>> start DATA EXTRACT
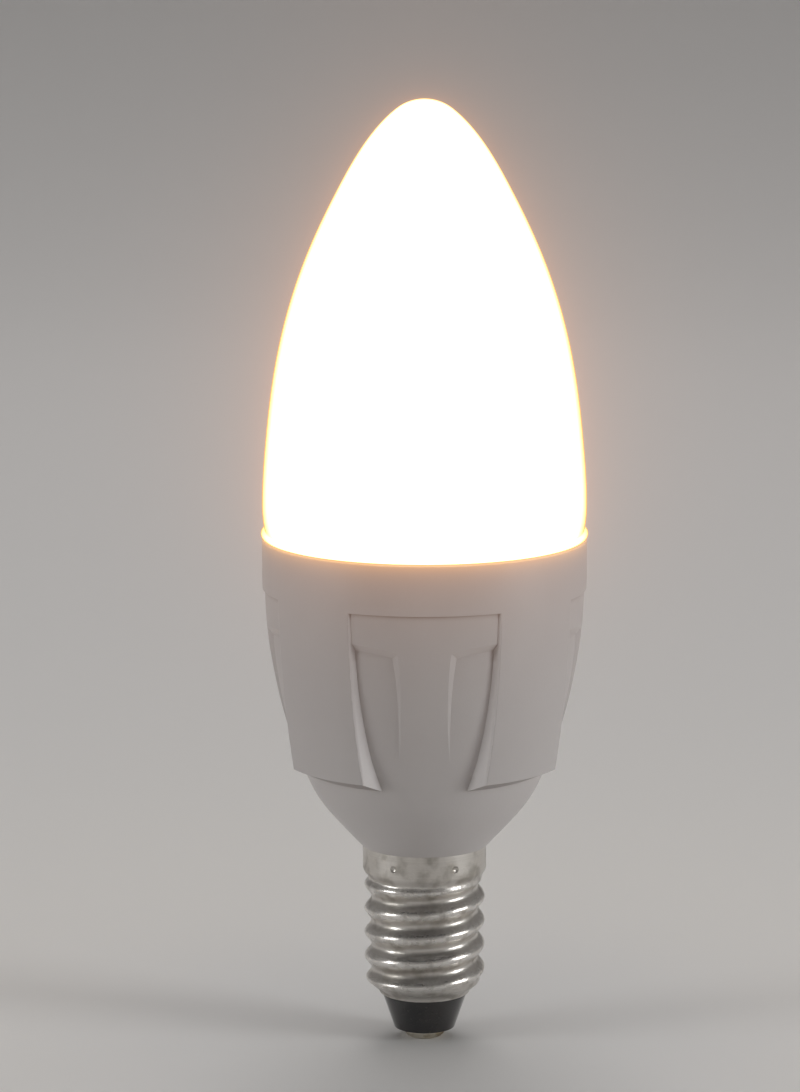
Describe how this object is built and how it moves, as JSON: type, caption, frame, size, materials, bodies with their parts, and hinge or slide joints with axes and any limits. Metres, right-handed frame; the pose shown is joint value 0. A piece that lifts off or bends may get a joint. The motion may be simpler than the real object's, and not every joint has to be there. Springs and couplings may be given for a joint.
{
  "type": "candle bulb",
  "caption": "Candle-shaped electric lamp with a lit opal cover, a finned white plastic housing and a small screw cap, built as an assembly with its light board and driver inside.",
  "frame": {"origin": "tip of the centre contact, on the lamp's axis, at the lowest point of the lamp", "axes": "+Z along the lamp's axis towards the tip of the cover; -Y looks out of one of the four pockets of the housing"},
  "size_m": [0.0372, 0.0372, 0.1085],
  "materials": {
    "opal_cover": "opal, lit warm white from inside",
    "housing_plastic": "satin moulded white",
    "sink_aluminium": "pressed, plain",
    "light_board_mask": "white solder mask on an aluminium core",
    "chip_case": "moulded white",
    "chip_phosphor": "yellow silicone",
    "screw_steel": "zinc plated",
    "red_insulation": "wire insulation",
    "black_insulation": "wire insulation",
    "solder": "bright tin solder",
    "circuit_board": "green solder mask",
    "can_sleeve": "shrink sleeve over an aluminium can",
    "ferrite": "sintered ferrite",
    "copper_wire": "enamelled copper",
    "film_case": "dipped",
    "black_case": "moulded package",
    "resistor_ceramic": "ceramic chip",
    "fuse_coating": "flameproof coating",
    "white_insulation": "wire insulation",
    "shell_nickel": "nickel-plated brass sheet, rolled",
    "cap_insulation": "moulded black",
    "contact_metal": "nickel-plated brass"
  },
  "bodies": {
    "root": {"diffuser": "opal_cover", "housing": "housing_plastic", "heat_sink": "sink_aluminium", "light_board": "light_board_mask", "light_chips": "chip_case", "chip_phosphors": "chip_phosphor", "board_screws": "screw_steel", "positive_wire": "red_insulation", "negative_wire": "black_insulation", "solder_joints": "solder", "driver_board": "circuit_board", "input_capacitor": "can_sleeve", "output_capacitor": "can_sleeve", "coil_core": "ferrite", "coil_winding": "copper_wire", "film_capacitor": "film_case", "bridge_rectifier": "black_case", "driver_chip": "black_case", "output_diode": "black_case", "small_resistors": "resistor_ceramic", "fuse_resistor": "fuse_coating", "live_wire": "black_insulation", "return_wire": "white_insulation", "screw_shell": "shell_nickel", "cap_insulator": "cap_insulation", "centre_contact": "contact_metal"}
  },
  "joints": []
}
>> end DATA EXTRACT
_WORK TO COMPLETE_.
Write out all the lines again, exactly as they are.

_SOLUTION TO THE PROBLEM_.
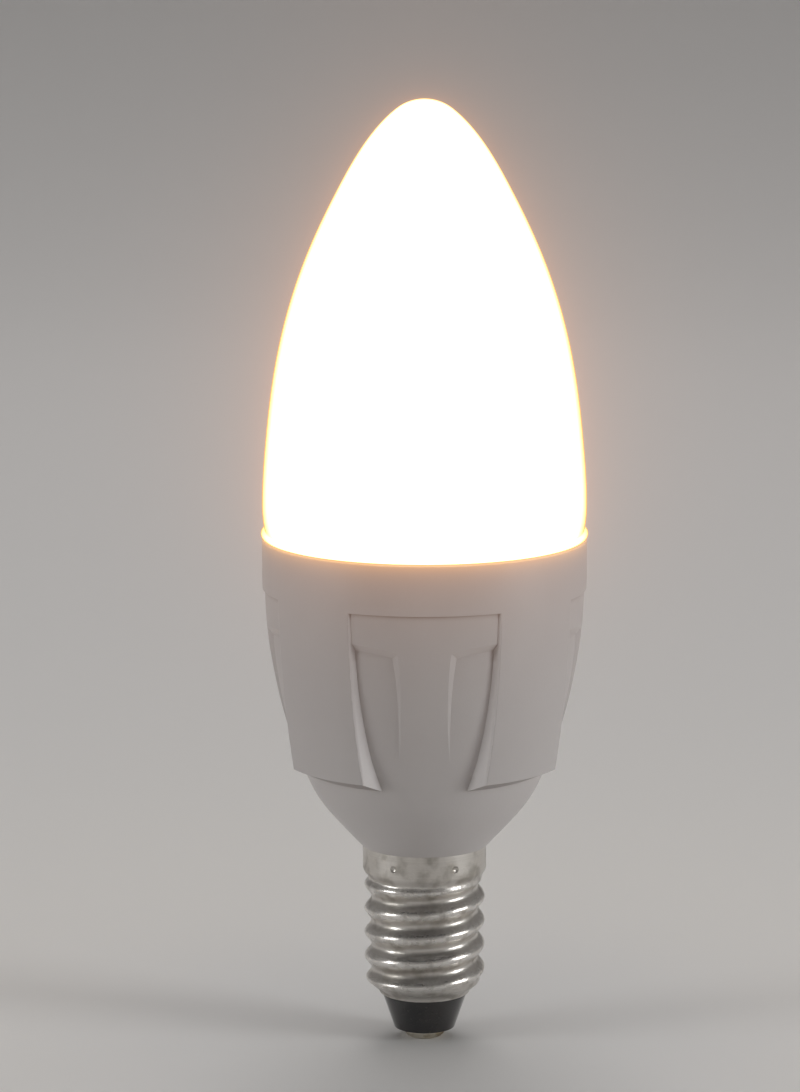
Describe how this object is built and how it moves, as JSON: type, caption, frame, size, materials, bodies with their parts, and hinge or slide joints with axes and any limits. Metres, right-handed frame; the pose shown is joint value 0. A piece that lifts off or bends may get a joint. The motion may be simpler than the real object's, and not every joint has to be there. Springs and couplings may be given for a joint.
{
  "type": "candle bulb",
  "caption": "Candle-shaped electric lamp with a lit opal cover, a finned white plastic housing and a small screw cap, built as an assembly with its light board and driver inside.",
  "frame": {"origin": "tip of the centre contact, on the lamp's axis, at the lowest point of the lamp", "axes": "+Z along the lamp's axis towards the tip of the cover; -Y looks out of one of the four pockets of the housing"},
  "size_m": [0.0372, 0.0372, 0.1085],
  "materials": {
    "opal_cover": "opal, lit warm white from inside",
    "housing_plastic": "satin moulded white",
    "sink_aluminium": "pressed, plain",
    "light_board_mask": "white solder mask on an aluminium core",
    "chip_case": "moulded white",
    "chip_phosphor": "yellow silicone",
    "screw_steel": "zinc plated",
    "red_insulation": "wire insulation",
    "black_insulation": "wire insulation",
    "solder": "bright tin solder",
    "circuit_board": "green solder mask",
    "can_sleeve": "shrink sleeve over an aluminium can",
    "ferrite": "sintered ferrite",
    "copper_wire": "enamelled copper",
    "film_case": "dipped",
    "black_case": "moulded package",
    "resistor_ceramic": "ceramic chip",
    "fuse_coating": "flameproof coating",
    "white_insulation": "wire insulation",
    "shell_nickel": "nickel-plated brass sheet, rolled",
    "cap_insulation": "moulded black",
    "contact_metal": "nickel-plated brass"
  },
  "bodies": {
    "root": {"diffuser": "opal_cover", "housing": "housing_plastic", "heat_sink": "sink_aluminium", "light_board": "light_board_mask", "light_chips": "chip_case", "chip_phosphors": "chip_phosphor", "board_screws": "screw_steel", "positive_wire": "red_insulation", "negative_wire": "black_insulation", "solder_joints": "solder", "driver_board": "circuit_board", "input_capacitor": "can_sleeve", "output_capacitor": "can_sleeve", "coil_core": "ferrite", "coil_winding": "copper_wire", "film_capacitor": "film_case", "bridge_rectifier": "black_case", "driver_chip": "black_case", "output_diode": "black_case", "small_resistors": "resistor_ceramic", "fuse_resistor": "fuse_coating", "live_wire": "black_insulation", "return_wire": "white_insulation", "screw_shell": "shell_nickel", "cap_insulator": "cap_insulation", "centre_contact": "contact_metal"}
  },
  "joints": []
}